Movie review
November 11, 2016 · 121 min · NR
Woke Score
Lower is better
Breakdown
These are the editorial factors and ratings behind our score for The Love Witch.
Woke representation / casting
Cast is overwhelmingly white and chosen to match the deliberate 1960s-inspired Technicolor aesthetic and small California town setting. No forced diversity, race or gender swaps, or identity-based casting that feels mismatched to the story or period style.
Woke political dialogue
Some voiceover and character lines critique how patriarchy shapes women’s self-worth around male approval and turns men into fragile or obsessive figures, but these stay inside the protagonist’s delusional, campy worldview rather than functioning as direct lectures.
Identity-driven story themes
The core premise and arc revolve around a woman’s identity, sexuality, and self-worth being warped by patriarchal expectations and her own need for male love, with recurring emphasis on distinctly female biological experiences and emotional labor in romance.

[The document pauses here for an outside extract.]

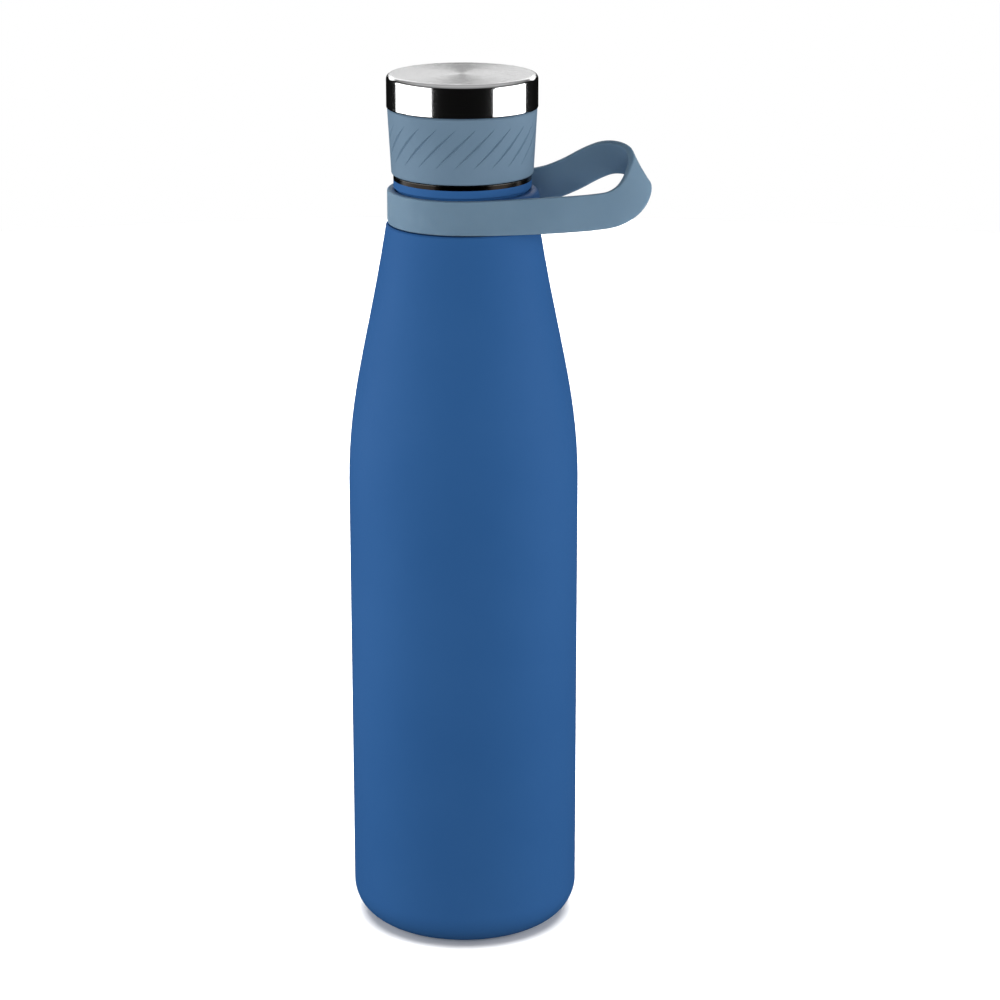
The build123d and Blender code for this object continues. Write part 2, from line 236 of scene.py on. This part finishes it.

Western institutional / cultural critique
The film critiques traditional gender roles and romantic ideals by showing patriarchy driving women toward self-objectification and men toward toxic entitlement or weakness. It challenges these norms through satire without broad attacks on Western institutions, Christianity, or capitalism.
Review
The Love Witch is a 2016 horror-comedy about Elaine, a glamorous modern witch who uses spells and potions to force men into obsessive love, only for her magic to cause madness, violence, and death. She relocates to a quiet California town hoping for real connection but repeats destructive patterns tied to her past. The story uses bold retro styling to examine female desire, patriarchal damage to women, biological female experiences in magic, and how idealized romance harms both sexes through character choices and plot results.
Woke character or canon changes
Not relevant. This is an original story with no adaptations or historical reinterpretations.
Anti-woke backlash and complaints
Almost no public debate or complaints framing the film as woke, propagandistic, or pushing identity politics. Reception centered on style and satire; any criticism stayed minor and came mostly from progressive circles objecting to its biological focus rather than from viewers calling it too woke.
Creator track record context
Anna Biller, the film’s central creator, has a clear history of making consciously feminist work that examines misogyny, female desire, and gender power dynamics from inside a woman’s perspective, including public statements about her intent to create such films. Supporting crew show no comparable patterns.